Josephine Barbe blickt für Alternativen Richtung Meer. Die Expertin für nachhaltigen Konsum von der Technischen Universität Berlin präsentierte mit ihren Studenten kürzlich auf einer Modenschau in Berlin Hoodies, T-Shirts und Hosen aus Algen. „Diese Kleidungsstücke sind kompostierbar und tragen sich wunderbar auf der Haut, weil Algen viele Mineralien enthalten und Juckreiz lindern“, sagt die Professorin. Der Stoff namens SeaCell stammt von der Firma smartfiber aus Rudolstadt. Hersteller von Funktionstextilien wie das deutsche Unternehmen Falke und die finnische Marke Vuori Clothing fertigen daraus Sport- und Oberbekleidung.
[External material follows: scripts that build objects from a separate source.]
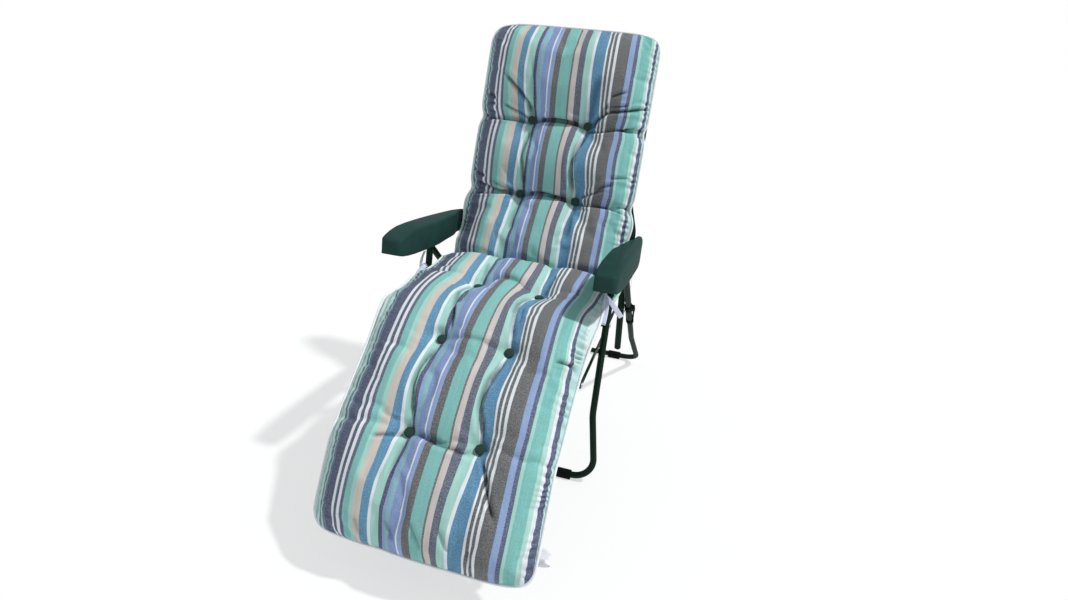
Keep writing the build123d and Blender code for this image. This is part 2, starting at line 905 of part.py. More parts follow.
def foot_cushion():
    half = cushion_half_width
    bend = foot_bend_distance
    stations = [
        station(foot_station(foot_cushion_length), "end", half),
        station(foot_station(foot_cushion_length - end_run), "near_end", half),
        station(foot_station((foot_cushion_length + bend) / 2), "free", half),
    ]
    stations += tufted_stations(
        foot_plane,
        [
            (-foot_tuft_distance, "row"),
            (-(foot_tuft_distance + knee_tuft_distance) / 2, "free"),
            (-knee_tuft_distance, "row"),
            (end_run, "free"),
        ],
        half,
    )
    body = pad(stations)
    dimples = tuft_dimple(foot_plane, -knee_tuft_distance)
    dimples += tuft_dimple(foot_plane, -foot_tuft_distance)
    past_bend = foot_cushion_length - bend
    bend_overlap = cushion_base * math.tan(math.radians(foot_bend_angle))
    slabs = [
        clear_under(foot_station(bend), -bend, bend_overlap),
        clear_under(foot_station(foot_cushion_length), -past_bend, past_bend),
    ]
    body = without(body, dimples + slabs + [fold_relief(knee_hinge)])
    knee_middle = 90 + foot_slope / 2
    return body - fold_cutter(knee_hinge, knee_middle + knee_gap_angle, False)


def clear_under(cross, footward_from, footward_to):
    """The room for the sling and tubes under a straight run of the pad."""
    slab = Box(
        cushion_half_width * 2 + cushion_height,
        cushion_height,
        footward_to - footward_from,
        align=(Align.CENTER, Align.MAX, Align.MIN),
    )
    return cross.location * Pos(0, cushion_base, footward_from) * slab


def knee_fold():
    """The stretch of pad that bends over the knee hinge, a fan between the two straight lengths."""
    first = 90 + foot_slope / 2 - knee_gap_angle + fold_seam_angle
    half = (cushion_half_width + seat_cushion_half_width) / 2
    plane = Plane(origin=knee_hinge, x_dir=(1, 0, 0), z_dir=Vector(1, 0, 0).cross(unit(first)))
    section = PadStation(plane, half, cushion_height, free_dip).face()
    turn = (knee_gap_angle - fold_seam_angle) * 2
    return revolve(section, Axis(knee_hinge, (1, 0, 0)), turn) - fold_relief(knee_hinge)


def foot_station(distance):
    """Plane across the bent end of the footrest."""
    turn = foot_direction(distance)
    centre = foot_point(0, distance, 0)
    up = foot_plane.z_dir.rotate(Axis.X, turn)
    return Plane(origin=centre, x_dir=(1, 0, 0), z_dir=Vector(1, 0, 0).cross(up))


def tuft_buttons(member, distances):
    """Domed buttons seated on the floors of their pockets."""
    floor = cushion_base + cushion_height * row_crown_share - row_dip - button_height / 2
    dome = Cylinder(button_r, button_height, align=(Align.CENTER, Align.CENTER, Align.MIN))
    dome = fillet(dome.edges().sort_by(Axis.Z)[-1], button_edge)
    return [
        placed(member, Pos(side * tuft_spacing, distance, floor + running_gap) * dome)
        for distance in distances
        for side in (-1, 1)
    ]


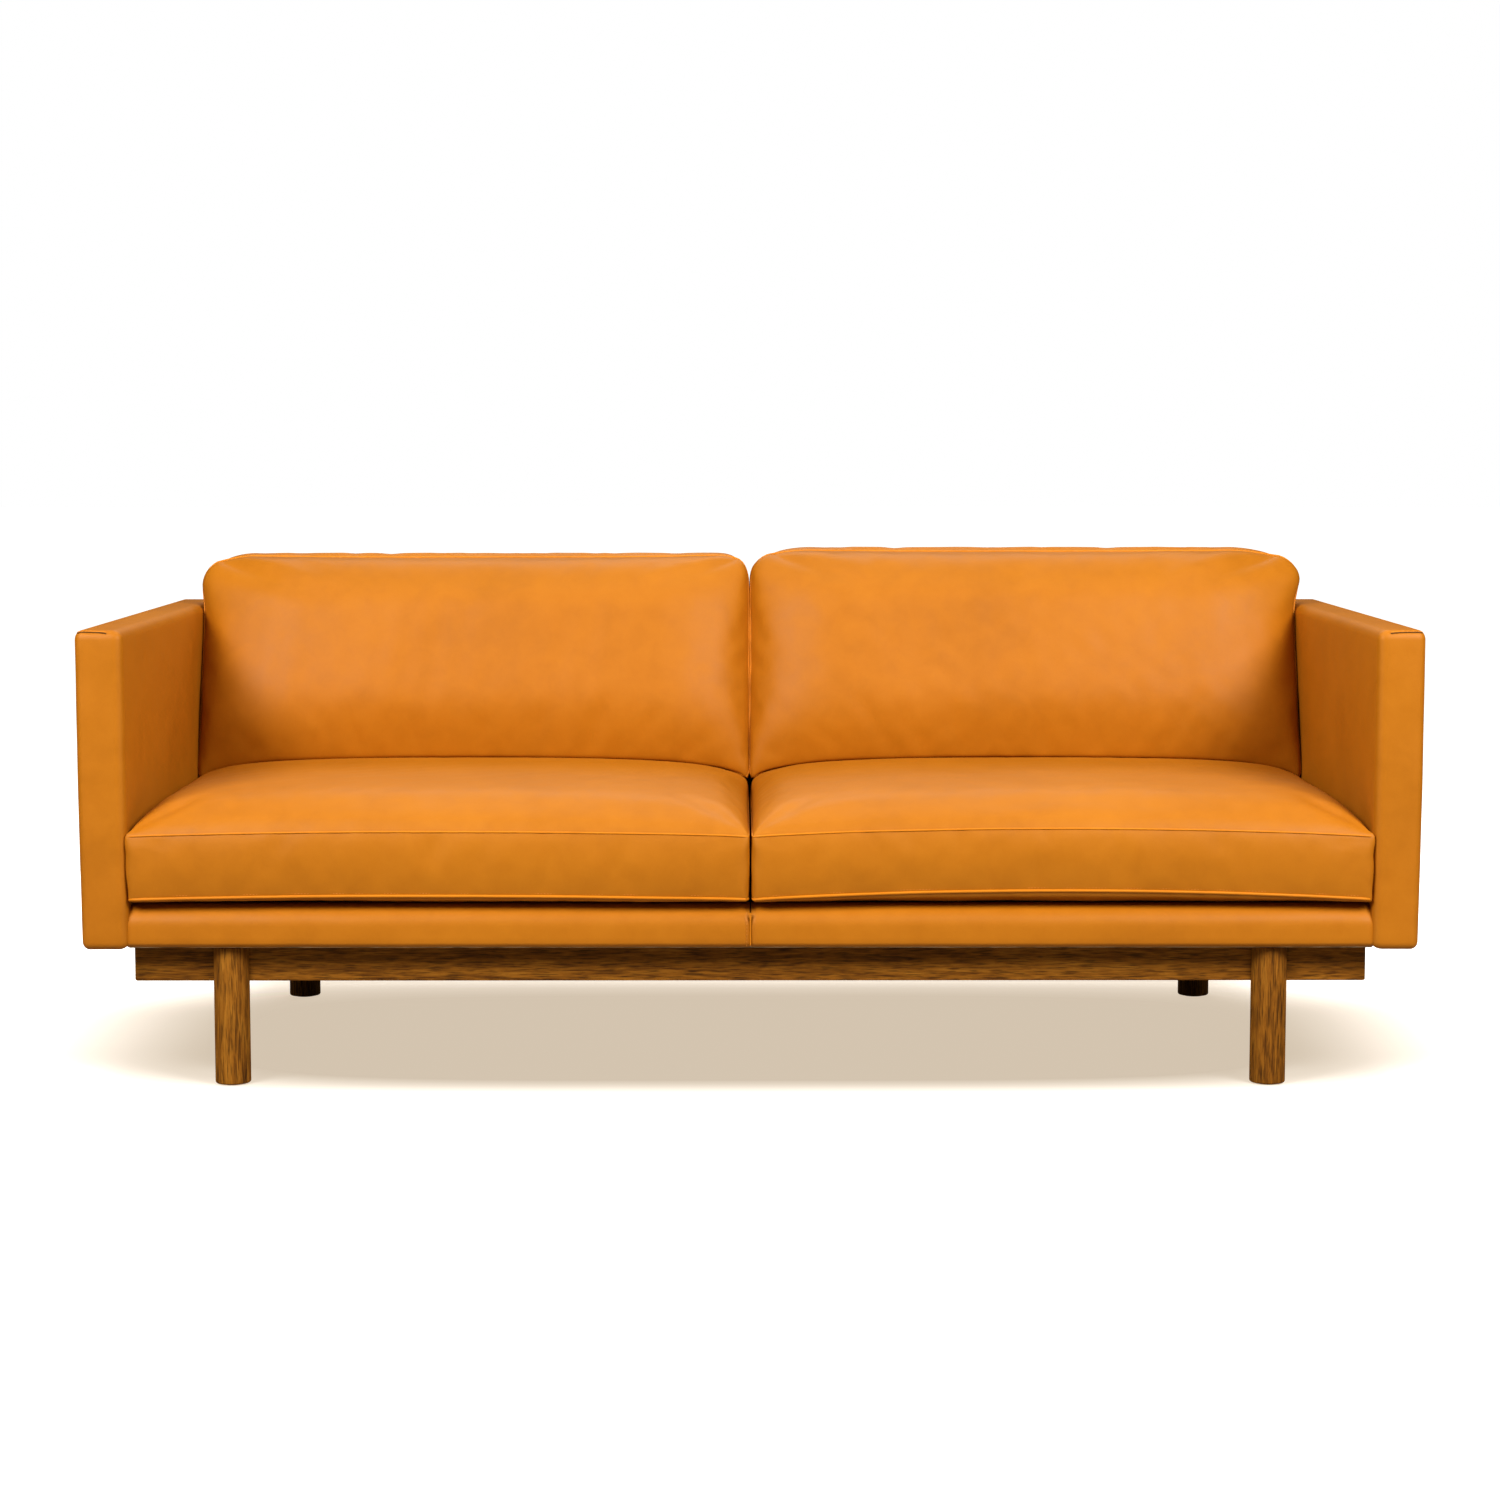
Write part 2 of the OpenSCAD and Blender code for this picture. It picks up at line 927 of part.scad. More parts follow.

„Der Algenanteil im Stoff beträgt aber nur vier Prozent“, bedauert Barbe. Der Rest sind Fasern aus Holz. Dieses Manko und ein Kuba-Aufenthalt brachten sie auf die Idee, einen Stoff ganz aus Wasserpflanzen zu entwickeln. Denn an den Stränden des Inselstaates stapeln sich angeschwemmte Algen oft meterhoch. Die Anwohner wissen nicht, wohin damit. Gemeinsam mit Chemikern der Universität Havanna will Barbe die Müllberge nun in T-Shirts für die Insulaner umwandeln – zumal der Baumwollanbau die Umwelt auf Kuba sehr belaste und die Ackerflächen zum Anbau von Obst und Gemüse blockiere.

Auch die Hohenstein Institute in Bönnigheim forschen an Textilien aus Algen. Aus der Bausubstanz der Zellwände, dem Alginat, ließen sich hochwertige Fasern erzeugen, die besonders steril, hautverträglich und feuchtigkeitsregulierend sind. 2016 konnten die Forscher Wundauflagen aus dem Stoff präsentieren. Allerdings ernten sie nun nicht mehr im Meer, sondern veränderten das Bodenbakterium Azotobacter vinelandii biotechnologisch, sodass es ausreichend Alginat bildet. Ein Problem sei, dass die Meeresgewächse in ihrer Qualität und Zusammensetzung stark schwankten, berichtet der Experte Dirk Höfer vom Hohenstein Institut für Textilinnovation.